Tuesday, January 12, 2010

ONC to test re-identification of protected data

I am very interested in this effort by ONC, but not expecting much from it given the scope. This is a needed first step that should continue to analyze the topic.

There has been many efforts to define how to de-identify data, including the famed 18 identifiers in HIPAA for healthcare data. HITSP has identified a set of anonymization constructs (C25, C87, and C88) and a construct for creating/managing pseudonyms (T24). These all were developed using the model defined in ISO Health Informatics -- Pseudonymization, Technical Specification ISO/TS 25237. This is a globally defined standard that brings together many of the the best thinking on the topic and many of the best practices. I have tried in all work that I have had touch with to be very clear that de-identification can only lower the risk, it can not remove the risk. The best use of de-identification is to have a very specific intended use and to remove all attributes that are not necessary for that intended use. I have outlined much of this problem in prior blog post:
De-Identification is highly contextual
There have been many proofs that this kind of data is re-identifiable in some capacity through the cross-correlation with other publicly available databases. Most of these have identified a well-known individual and found their data in the data set. They have not attempted to re-identify a complete data-set. This isn't that bad of a simplification as the risks of re-identification usually stem from an attacker wanting to know something about a specific individual.

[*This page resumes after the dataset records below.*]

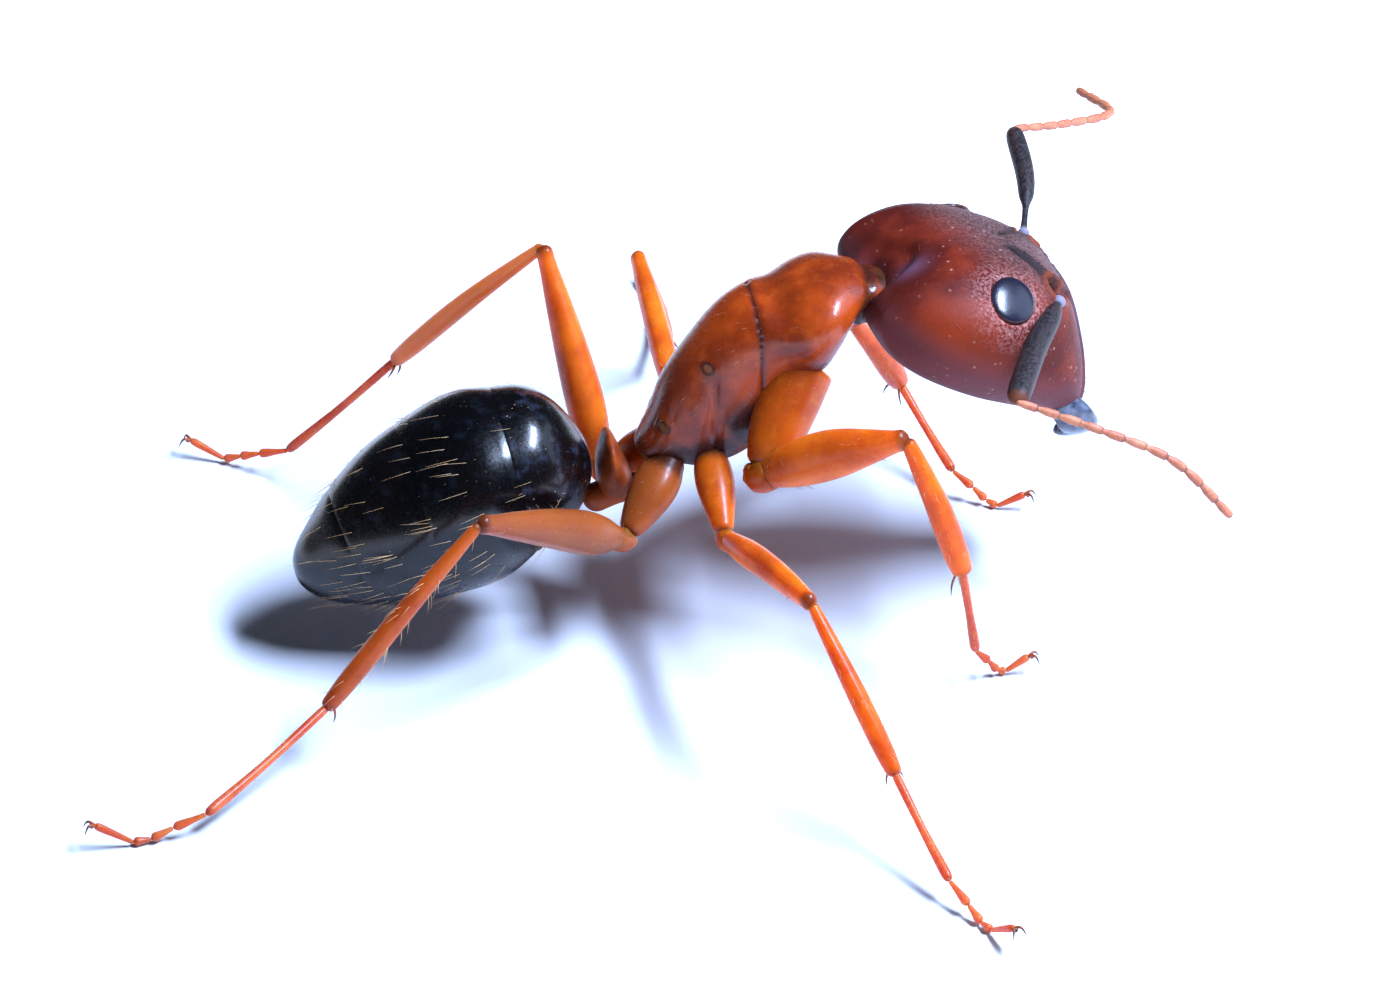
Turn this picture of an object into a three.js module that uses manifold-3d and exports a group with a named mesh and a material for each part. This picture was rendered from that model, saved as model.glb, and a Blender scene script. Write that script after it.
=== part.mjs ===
// A carpenter ant, a big-headed major worker, standing alert on all six feet.
// Millimetres. +X is the way the ant faces, +Y is its left, +Z is up and the floor is z = 0.
// Head, mesosoma and gaster are each a group turned about its own reference point. The legs are placed
// straight in the ant's own frame.

import * as THREE from 'three';
import { mergeVertices } from 'three/addons/utils/BufferGeometryUtils.js';
import Module from 'manifold-3d';

// ---------------------------------------------------------------------------
// Driving dimensions
// ---------------------------------------------------------------------------

const HEAD = { length: 4.4, halfWidth: 1.98, at: [1.72, 0, 5.76], pitch: 37, yaw: 5, notch: 0.42 };
const EYE = { at: [1.91, 1.25, 1.32], long: 0.38, across: 0.33, bulge: 0.26, lean: 30, turn: 20 };
const MANDIBLE = {
  base: [3.72, 0.78, 0.12], elbow: [4.42, 0.86, -0.12], tip: [4.58, 0.14, -0.36],
};
const MESOSOMA = { length: 4.55, at: [-1.58, 0, 3.07], pitch: -33 };
const NECK = { from: [1.9, 0, 5.2], to: [2.6, 0, 5.12], radius: 0.3 };
const PETIOLE = {
  foot: [-1.86, 0, 2.4], crest: [-2.03, 0, 3.26], halfWidth: 0.54, halfLength: 0.27,
};
const GASTER = { length: 4.85, at: [-6.93, 0, 1.52], pitch: -12 };

const SLIM = 0.27;            // half the thickness of the slimmest limb
const JOINT_GAP = 0.03;       // clearance between one hard part and the next
const SUTURE_GAP = 0.04;      // clearance between two plates of one tagma
const SOLE = 0.03;            // how far each foot is pressed flat
const SOLE_LENGTH = 0.3;      // the stretch of each foot that lies along the floor
const HEEL_LIFT = 0.03;       // least clearance of the basitarsus above the floor
const TROCHANTER_LENGTH = 0.12;
const COXA_SHORT = 0.16;      // share of the way from joint to hip where the coxa stops
const FEMUR_SHORT = 0.1;      // share of the way from joint to knee where the femur starts
const SLIM_SIDES = 6;         // flat sides around each slim piece, one of them downward on a foot

// Leg lengths, hip to claw, and the half thickness of each piece.
const LEG_SIZES = {
  fore: { femur: 2.9, tibia: 2.42, basitarsus: 1.75, coxa: [0.5, 0.27], thigh: [0.27, 0.32, 0.25] },
  middle: { femur: 3.72, tibia: 2.86, basitarsus: 1.9, coxa: [0.33, 0.26], thigh: [0.27, 0.31, 0.25] },
  hind: { femur: 3.72, tibia: 3.76, basitarsus: 2.68, coxa: [0.44, 0.27], thigh: [0.3, 0.34, 0.25] },
};

// How each leg is held: [heading, pitch] in degrees for each piece, heading 0 forward and 90 to the left.
// The hip is the root of the coxa, the three long pieces follow one another from the trochanter, the foot
// rests at foot and the raised last joint ends at toe.
const STANCE = {
  fore_right: {
    hip: [0.84, -0.72, 4.35], trochanter: [0.09, -1.3, 3.11],
    femur: [-38, 28], tibia: [-26, -68], basitarsus: [56, -72],
    foot: [3.65, -2.71], toe: [4.08, -2.76, 0.34],
  },
  fore_left: {
    hip: [0.84, 0.72, 4.35], trochanter: [0, 1.3, 3.1],
    femur: [35, 3], tibia: [47, -52], basitarsus: [-67, -30],
    foot: [4.65, 2.11], toe: [5.01, 1.99, 0.34],
  },
  middle_right: {
    hip: [-0.5, -0.72, 3.1], trochanter: [-0.52, -1.87, 2.41],
    femur: [-79, 14], tibia: [-61, -46], basitarsus: [-73, -27],
    foot: [2.05, -9.66], toe: [2.3, -10.2, 0.34],
  },
  middle_left: {
    hip: [-0.5, 0.72, 3.1], trochanter: [-0.6, 1.9, 2.6],
    femur: [90, 10], tibia: [78, -59], basitarsus: [84, -14],
    foot: [0.05, 9.75], toe: [0.1, 10.2, 0.34],
  },
  hind_right: {
    hip: [-1.15, -0.62, 2.9], trochanter: [-1.9, -1.16, 2.1],
    femur: [-142, 28], tibia: [-175, -50], basitarsus: [-141, -13],
    foot: [-10.19, -5.19], toe: [-10.62, -5.14, 0.45],
  },
  hind_left: {
    hip: [-1.15, 0.62, 2.9], trochanter: [-1.88, 1.11, 1.9],
    femur: [113, 62], tibia: [146, -46], basitarsus: [152, -47],
    foot: [-7.4, 5.78], toe: [-7.8, 5.94, 0.36],
  },
};

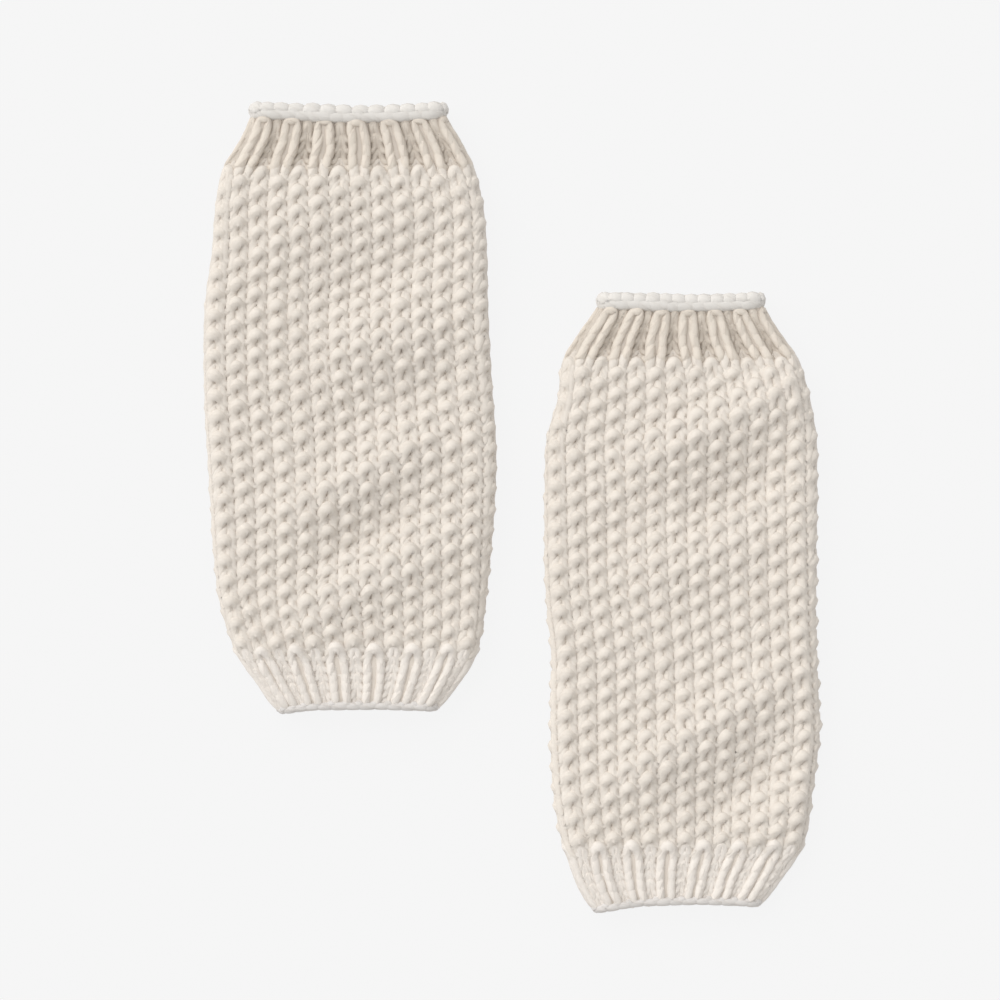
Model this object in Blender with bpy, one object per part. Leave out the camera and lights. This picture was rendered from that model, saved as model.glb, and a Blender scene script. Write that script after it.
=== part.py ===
"""A pair of chunky hand-knitted leg warmers for a baby, lying flat beside each other.

Each leg warmer is one tube, knitted in the round: a cast-on edge, a lower rib cuff, a moss-stitch
leg, an upper rib cuff and a cast-off edge. It lies flattened, so that its upper layer lies over its
lower layer, with a round fold down each side. Units are metres, +Z is up, and the ground is z = 0.
The tables and sizes below are in millimetres, as a knitter would note them.
"""

import math
from typing import NamedTuple

import bmesh
import bpy
import numpy as np

MM = 0.001

# The fabric
STITCHES_ROUND = 28
RIBS_ROUND = STITCHES_ROUND // 2
WALL = 6.0  # two thicknesses of 3.7 mm yarn, pressed together where the loops cross
SEAM_GAP = 0.3
EDGE_INSIDE = 0.7  # how much thinner the edges are than the wall, on the inner side
EDGE_ROUND = 1.4  # the bevel round the corners of the edges

# The ribs: shares are of one rib and its groove together
RIB_HEIGHT = 1.8
RIB_TOP_SHARE = 0.40
RIB_GROOVE_SHARE = 0.24
FIRST_RIB = 0.75  # the middle of the first rib, in ribs from the left fold

# How finely the walls are drawn
FOLD_STEPS = 6
UPPER_STEPS = 16
LOWER_STEPS = 6
LEG_ROWS = 24
CUFF_ROWS = 3

# How far the hollow of an end reaches into the leg warmer
END_REACH = 16.0


class Section(NamedTuple):
    """The outline at one distance down from the cast-off edge.

    left and right are the outer side folds, measured from the axis, and thick is the height of the
    two layers together. spread says how much wider the middle columns are than the mean, because
    those beside the side folds are crowded.
    """

    down: float
    left: float
    right: float
    thick: float
    spread: float


class Fold(NamedTuple):
    """A soft ridge across the upper layer, or a trough where height is below zero.

    across and down place its middle, and turn is its angle in degrees, anticlockwise from +X.
    """

    across: float
    down: float
    turn: float
    length: float
    breadth: float
    height: float


class End(NamedTuple):
    """The shape of an end: how far it is hollow at the middle, and how far its left side is lower."""

    hollow: float
    tilt: float


class LegWarmer(NamedTuple):
    """One leg warmer. x and y place the top of its axis, and the rest runs down from there."""

    name: str
    x: float
    y: float
    top_edge_end: float
    top_cuff_end: float
    leg_end: float
    bottom_cuff_end: float
    twist: float
    top: End
    bottom: End
    sections: list[Section]
    folds: list[Fold]


LEFT = LegWarmer(
    name="left",
    x=-57.38,
    y=143.25,
    top_edge_end=6.4,
    top_cuff_end=22.9,
    leg_end=195.8,
    bottom_cuff_end=212.6,
    twist=0.45,
    top=End(hollow=2.0, tilt=-0.6),
    bottom=End(hollow=1.6, tilt=0.6),
    sections=[
        Section(down=0.0, left=-36.9, right=36.6, thick=13.2, spread=0.13),
        Section(down=7.5, left=-37.3, right=36.9, thick=12.9, spread=0.13),
        Section(down=14.9, left=-40.7, right=41.5, thick=12.8, spread=0.11),
        Section(down=23.1, left=-45.8, right=45.4, thick=13.3, spread=0.1),
        Section(down=34.4, left=-48.4, right=48.3, thick=13.8, spread=0.1),
        Section(down=52.2, left=-49.9, right=50.1, thick=13.8, spread=0.05),
        Section(down=69.9, left=-52.2, right=50.4, thick=13.8, spread=0),
        Section(down=105.4, left=-52.5, right=52.2, thick=13.8, spread=0),
        Section(down=123.2, left=-51.5, right=53.3, thick=13.8, spread=0),
        Section(down=140.9, left=-50.4, right=52.9, thick=13.8, spread=0),
        Section(down=158.7, left=-49.3, right=51.5, thick=13.8, spread=0.03),
        Section(down=176.4, left=-47.2, right=49.7, thick=13.6, spread=0.1),
        Section(down=190.6, left=-43.0, right=47.9, thick=13.3, spread=0.12),
        Section(down=197.7, left=-40.1, right=45.8, thick=13.0, spread=0.13),
        Section(down=204.8, left=-34.8, right=41.2, thick=12.8, spread=0.17),
        Section(down=211.9, left=-29.8, right=35.9, thick=12.8, spread=0.2),
        Section(down=216.2, left=-26.0, right=32.0, thick=12.8, spread=0.2),
    ],
    folds=[
        Fold(across=-21.0, down=43.0, turn=35, length=36, breadth=9.0, height=0.8),
        Fold(across=0.0, down=65.0, turn=25, length=46, breadth=8.5, height=-0.9),
        Fold(across=16.0, down=83.0, turn=13, length=44, breadth=8.0, height=1.3),
        Fold(across=12.5, down=109.0, turn=18, length=46, breadth=7.5, height=-1.0),
        Fold(across=5.5, down=135.0, turn=28, length=58, breadth=7.5, height=1.4),
        Fold(across=5.5, down=154.5, turn=30, length=52, breadth=6.5, height=-1.3),
        Fold(across=7.0, down=173.0, turn=20, length=46, breadth=7.0, height=0.8),
    ],
)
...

Latanya Sweeney, Ph.D, is a well known luminary on the topic and the good news is that she has been brought into HIT-Policy.

What has been missing is a quantitative analysis that would identify some scale for just how easy or hard this re-identification is, or how completely the re-identification is.We know just how long it takes to 'crack' encryption algorithms like DES and AES. Having a quantifiable rating for de-identification algorithms would be very helpful.